Lobbes has four bridges. On Saturday, 22 August 1914, a French officer, Lieutenant Cotinaud, was given the mission of defending the right bank of the Sambre. The mayor was asked to leave the streets on the left bank lit up. The inhabitants were warned that the drawbridge would be raised and anyone who had crossed over to the right bank would have to remain there. The stationmaster was told to stop all train traffic. The two metal railway bridges were barricaded with overturned wagons and the metal roadways were unbolted. The German army was sighted on the outskirts Sunday morning. By midday, the generals ordered the line of defence to fall back to the plateau.
The human consequences
The local Red Cross officers had to grapple with various difficulties in evacuating the wounded. The situation called for the cooperation of the local residents, who took in several wounded soldiers. After the war, great friendships grew up between the inhabitants of Lobbes and the families of the wounded soldiers, most of whom came from south-western France.
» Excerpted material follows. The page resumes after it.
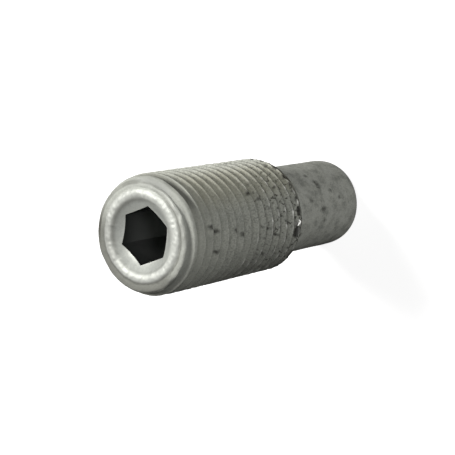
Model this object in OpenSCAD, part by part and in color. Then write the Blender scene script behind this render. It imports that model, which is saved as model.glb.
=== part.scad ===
// Stud bolt: a threaded barrel with a hexagon socket in one end and a plain pin on the other.
// It is turned and rolled from one bar of steel, so it is one solid.
// It stands on its pin. The origin is the centre of the pin's end face, and +Z runs along the
// axis to the socket end. Thread M14 x 1.5, right-hand; hexagon key 6 mm.
// The thread is drawn as rings of the true 60 degree section, one for each turn.

/* [Lengths] */
// Plain pin, from its end face to the shoulder
pin_len = 15.5; // [8:0.5:40]
// Threaded barrel, from the shoulder to the crest of the bead on the socket end
barrel_len = 23; // [12:0.5:60]

/* [Pin] */
// Pin diameter
pin_d = 11; // [8:0.1:12]
// How far in the pin's worn end edge is cut
pin_edge_r = 0.3; // [0.1:0.05:1]
// How far along the pin its end edge is cut
pin_edge_len = 1; // [0.2:0.1:3]

/* [Thread] */
// Major diameter over the crests
thread_d = 14; // [13.8:0.05:14]
// Pitch, from crest to crest
pitch = 1.5; // [1:0.25:1.5]

/* [Socket end] */
// How far the first crests are rounded down at the end face
front_drop = 0.88; // [0.4:0.02:0.9]
// Depth over which they are rounded down
front_len = 2.3; // [1:0.1:4]
// Radius of the crest of the broad bead round the socket
bead_r = 4.83; // [4.7:0.01:4.9]
// Half the width of the bead
bead_half_w = 0.63; // [0.5:0.01:0.7]
// Height of the bead over the groove outside it
bead_h = 0.22; // [0.1:0.01:0.35]
// How far the crest of the narrow outer ridge lies below the crest of the bead
ridge_drop = 0.1; // [0:0.01:0.2]

/* [Socket] */
// Size across the flats of the hexagon
hex_af = 6; // [5:0.5:6]
// Depth of the hexagon, from the bead's crest
hex_depth = 10; // [6:0.5:11]
// Full angle of the countersink at its mouth
countersink_angle = 120; // [90:5:140]
// Full angle of the drill's point below the hexagon
drill_angle = 118; // [90:2:140]

/* [Hidden] */
$fn = 60;
total_len = pin_len + barrel_len;
pin_r = pin_d / 2;
major_r = thread_d / 2;
// Metric thread section: crest land P/8, flanks at 30 degrees, depth 0.613 P
flank_slope = tan(30);
crest_land = pitch / 8;
thread_depth = 0.61343 * pitch;
root_r = major_r - thread_depth;
// Depth of the first crest's middle below the end, and the number of whole turns that fit
first_crest = 0.86 * pitch;
turns_room = barrel_len - first_crest - half_land(root_r);
crests = floor(turns_room / pitch) + 1;
// Round stretches of the outline are drawn with this many steps
arc_steps = 8;
// The ridge fills the face between the bead and the rounded front edge
rim_r = front_r(bead_h);
bead_outer_r = bead_r + bead_half_w;
ridge_r = (bead_outer_r + rim_r) / 2;
ridge_half_w = (rim_r - bead_outer_r) / 2;
mouth_r = bead_r - bead_half_w;
// The countersink's recess ends inside the hexagon, which cuts its middle away
recess_r = hex_af / 2 - 0.5;
recess_z = total_len - bead_h - (mouth_r - recess_r) / tan(countersink_angle / 2);
// The hole drilled before the hexagon was pressed in is just narrower than its flats
drill_r = hex_af / 2 - 0.05;
drill_point = drill_r / tan(drill_angle / 2);

// Outer radius at a depth below the end: a parabola that meets the crests at front_len
function front_r(depth) =
    depth >= front_len ? major_r : major_r - front_drop * pow(1 - depth / front_len, 2);

// Half the width of the land that a crest keeps where it is cut down to radius r
function half_land(r) = crest_land / 2 + (major_r - r) * flank_slope;

// Points over a round ridge on the end face, from its outer edge to its inner edge:
// an arc of a circle, with its crest at r, half its width and its height given
function ridge_arc(r, half_w, drop, h) =
    let (
        arc_r = (half_w * half_w + h * h) / (2 * h),
        half_angle = asin(half_w / arc_r)
    )
    [for (i = [0 : arc_steps])
        let (a = half_angle * (1 - 2 * i / arc_steps))
        [r + arc_r * sin(a), total_len - drop - arc_r * (1 - cos(a))]];

// One turn of thread from below: root, flank, crest land, flank, root
function crest_points(depth) =
    let (
        z = total_len - depth,
        r = front_r(depth),
        land = half_land(r),
        foot = half_land(root_r)
    )
    [[root_r, z - foot], [r, z - land], [r, z + land], [root_r, z + foot]];

// Outline of half the stud, from the pin's end round to the socket end
stud_outline = concat(
    [[0, 0]],
    [for (i = [0 : arc_steps])
        let (a = 90 * i / arc_steps)
        [pin_r - pin_edge_r * (1 - sin(a)), pin_edge_len * (1 - cos(a))]],
    [[pin_r, pin_len], [root_r, pin_len]],
    [for (i = [crests - 1 : -1 : 0]) each crest_points(first_crest + i * pitch)],
    ridge_arc(ridge_r, ridge_half_w, ridge_drop, bead_h - ridge_drop),
    [for (p = ridge_arc(bead_r, bead_half_w, 0, bead_h)) if (p[0] < bead_outer_r - 0.001) p],
    [[recess_r, recess_z], [0, recess_z]]
);

// Hexagon hole with the point of the drilled hole below it
module socket_cut() {
    translate([0, 0, total_len - hex_depth]) {
        cylinder(h = hex_depth + 1, r = hex_af / 2 / cos(30), $fn = 6);
        rotate_extrude()
            polygon([
                [0, -drill_point],
                [drill_r, 0],
                [drill_r, 1],
                [0, 1]
            ]);
    }
}

// The whole stud: the turned outline with the socket pressed into its threaded end
module stud() {
    color([0.47, 0.48, 0.45])
    difference() {
        rotate_extrude()
            polygon(stud_outline);
        socket_cut();
    }
}

stud();
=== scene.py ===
"""Looks of the stud bolt: a threaded barrel with a hexagon socket, and a plain pin below it.

The stud is one closed surface. Its thread is a strip that winds up the barrel, so that crests and
roots run along the strip's own rows. The end face with its bead, the socket, the shoulder and the
pin are rings that close the strip at both ends. The shape functions work in millimetres, and the
mesh is written in metres.
"""

import math

import bpy
import numpy as np
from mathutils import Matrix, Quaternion, Vector


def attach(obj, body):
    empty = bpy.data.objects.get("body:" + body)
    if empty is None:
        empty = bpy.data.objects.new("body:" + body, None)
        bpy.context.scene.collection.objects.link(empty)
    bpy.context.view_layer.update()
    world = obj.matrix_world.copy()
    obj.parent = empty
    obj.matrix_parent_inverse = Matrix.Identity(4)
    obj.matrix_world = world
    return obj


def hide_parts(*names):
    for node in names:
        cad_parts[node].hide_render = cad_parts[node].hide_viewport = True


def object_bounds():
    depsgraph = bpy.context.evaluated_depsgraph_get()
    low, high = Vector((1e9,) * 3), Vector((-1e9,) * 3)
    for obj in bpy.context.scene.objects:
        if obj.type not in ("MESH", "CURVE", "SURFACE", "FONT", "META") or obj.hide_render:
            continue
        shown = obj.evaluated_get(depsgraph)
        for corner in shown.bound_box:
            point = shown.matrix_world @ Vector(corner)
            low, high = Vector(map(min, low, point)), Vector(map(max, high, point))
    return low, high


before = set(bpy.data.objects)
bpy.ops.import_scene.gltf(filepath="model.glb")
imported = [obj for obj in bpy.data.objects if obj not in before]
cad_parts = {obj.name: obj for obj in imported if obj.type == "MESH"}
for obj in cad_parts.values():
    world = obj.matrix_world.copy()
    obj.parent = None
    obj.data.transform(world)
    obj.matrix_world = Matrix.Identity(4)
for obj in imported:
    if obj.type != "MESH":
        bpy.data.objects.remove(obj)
cad_low, cad_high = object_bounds()

MM = 0.001

# Sizes of the stud in millimetres
LENGTH = cad_high.z / MM
MAJOR_R = (cad_high.x - cad_low.x) / 2 / MM
SHOULDER_Z = 15.5
PIN_R = 5.5
PIN_EDGE_R = 0.3
PIN_EDGE_LEN = 1.0
PITCH = 1.5
THREAD_DEPTH = 0.61343 * PITCH
HALF_LAND = PITCH / 16
FLANK_SLOPE = math.tan(math.radians(30))
FIRST_CREST = 1.22              # depth of the first crest below the end, at angle 0
FRONT_DROP = 0.88               # how far the crests are rounded down at the end
FRONT_LEN = 2.3                 # depth over which they are rounded down
CREST_LIFT = 0.008              # makes up for what the rounded corners take off a crest
ROOT_AT_SHOULDER = 0.12         # depth of the thread where it runs out at the shoulder
RUN_OUT_SLOPE = 0.9             # how fast it deepens from there, for each millimetre up
SHOULDER_BREAK = 0.35           # how far the last crest is cut back at the shoulder
BREAK_SLOPE = 1.4
FILLET = 0.12                   # between the pin and the shoulder
RIM_DEPTH = 0.27                # depth of the outer edge of the end face
RIM_Z = LENGTH - RIM_DEPTH
BEAD_R = 4.83
BEAD_HALF_W = 0.63
BEAD_H = 0.22
CREASE = 0.03                   # depth of the fine crease between the bead and the countersink
GROOVE_R = BEAD_R + BEAD_HALF_W
MOUTH_R = BEAD_R - BEAD_HALF_W
RIDGE_R = 5.84                  # where the outer ridge reaches its full height
RIDGE_H = 0.12
LOW_RIDGE = 0.33                # share of that height which the low side keeps
CONE_CURVE = 1.3                # power of the countersink's curve, where 1 is a straight cone
COUNTERSINK_FALL = math.tan(math.radians(30))
HEX_FLAT_R = 3.0                # from the axis to the middle of a wall of the hexagon
HEX_FLOOR_Z = LENGTH - 10
DRILL_R = 2.95
DRILL_POINT = 1.77              # depth of the drilled point below the hexagon's floor

# Places round the stud: the angle of the middle, how far to either side the place is full, and how
# far out it ends, all in degrees
FULL_RIDGE = (-20, 60, 110)     # the outer ridge has its full height
LUMPY_RIDGE = (-50, 35, 75)
LOW_RIDGE_DIRT = (99, 45, 80)   # dirt on the low side of the ridge, and only a faint dark line in the groove
WIDE_LINE = (-36, 20, 70)       # the dark line in the groove of the end face is wide
RIDGE_FILM = (-141, 60, 100)    # dirt all over the ridge
RIDGE_PATCH = (84, 8, 24)       # a small dark patch on the ridge
WIDE_CREASE_SHADE = (125, 45, 85)     # the painted shade at the countersink's mouth is wide
REFLECTING_FLANK = (-6, 25, 65)      # the bead's inner flank is broad and paler, as a painted reflection, with no painted crease shade
BEAD_VEIL = (169, 15, 48)       # a thin film on the bead
# the rubbed side of the outer ridge, paler as a painted highlight
RUBBED_HIGHLIT_RIDGE = (25, 30, 90)
LIP_HIGHLIGHT = (55, 14, 34)       # where the thread starts: a painted highlight
UNSHADED_FLANKS = (-20, 55, 95)    # the flanks of the thread get no painted shade, and their crest lines are a little weaker
SPECKLED_SIDE = (-20, 30, 70)   # the barrel's specks are darker, and its painted crest shade lines fade more
FIRST_GROOVE = (55, 30, 65)     # the first groove of the thread is dark
UNDERSIDE = (-115, 35, 90)
OIL_STRIP = (31, 7, 34)
DRY_SIDE = (0, 92, 126)         # no patches of oil
SPLASHED = (30, 20, 45)         # splashes on the pin
SHADED_WALL = (-150, 30.5)        # one wall of the socket, kept darker as painted shade: its middle and half its width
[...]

As Paul Jaquenaud, a soldier in the 144th French Infantry Regiment, tells it,
“They let us start without firing a shot. We advanced by bounds. We were no more than 40 metres from them when they began firing with unimaginable violence. We were decimated. I fell, unconscious. A bullet had gone through my hand and my right wrist was a shapeless mass. I had miraculously escaped death. I regained consciousness a few minutes later… I joined the wounded, who were wandering like ghosts in the darkness of the night… A few soldiers directed me to a house that was already full of wounded soldiers. By the time I got there, there was no room for any more soldiers; the wounded were laid out shoulder to shoulder on the ground floor and upstairs… Around 2 in the morning I heard shouts: The ambulances had arrived.”
The mayor of Lobbes, L. Duquesne, confided:
“Cartloads of wounded followed: poor, pale soldiers with blood streaming from their wounds were laid out on the wagon beds. I stopped a major and told him that we had forty beds. In short, I offered him our Red Cross’s services. He appeared worried; he barely answered. Misinterpreting his silence, I assured him that his wounded soldiers would be well cared for, that we had experienced, formally trained nursing sisters…”
The French and German soldiers’ equipment and kit in 1914
The Feldgrau (grey-green) German uniform faded nicely into the background of the countryside. The French uniform with its red pants could spot more easily by enemy. Both uniforms changed constantly throughout the war.
The German Gewehr 98 was a quick-loading breech loader (5 cartridges at the same time). Whilst the French Lebel – an 1893 revision of the Lebel 1886 – was very accurate, it was slow to reload (cartridge by cartridge).
The German haversack weighed about 15 kilos. It contained a tent canvas and stakes, a blanket, mess tins, a flask, cutlery, and survival rations. The French haversack weighed twice as much, that is, nearly 30 kilos. It contained clothing, spare shoes, a toiletry kit, a tent canvas and stakes, survival rations, and so on.
Cemeteries and monuments
During the occupation, the German authorities set up a military cemetery of which only the surrounding wall and urn decorating the entrance gate remain. The corpses of the soldiers who died during the fighting in Lobbes were buried in this cemetery. Before it opened, the bodies had been stored in temporary mass graves.
The current military cemetery contains the remains of 226 French soldiers. In addition, it boasts a magnificent beacon monument symbolizing the great esteem in which France’s soldiers are held. Many of the soldiers buried there came from the regions around Bordeaux and Paris, Brittany, and Vendée. In parallel, a few families built memorials for their brothers, sons, and/or husbands fallen in combat. On 17 June 1920, Eugène Thomire bought a 75 square metre plot from Fernand Copée to build this monument, which still stands, in memory of his brother, who was killed on the battlefield at Lobbes.
Means of transport – the railway
In the valley, a railway crosses over many of the loops of the Upper Sambre River. In 1914 the Paris-Cologne express plied its tracks. After the battle of Lobbes the German trains waited for the bridges to be cleared. That was done with due diligence to enable the Germany heavy artillery to be positioned for a siege on the fortress of Maubeuge. The German Chiefs-of-Staff, who lodged in the mayor of Lobbes’s home, foresaw a two- to three-day stay.
In actual fact, General Fournier, who commanded the fortress of Maubeuge, defended his position staunchly for two weeks. As a result of this unforeseen resistance, the German reinforcement trains were stopped in the station at Lobbes before heading south via Chimay. Wilhelm II’s army was detailed to keep the tracks and engineering works along the railways intact everywhere they went. Sometimes long trains of more than fifty closed railway cars of wounded soldiers or prisoners rolled past in the opposite direction. One such train went by on 30 August.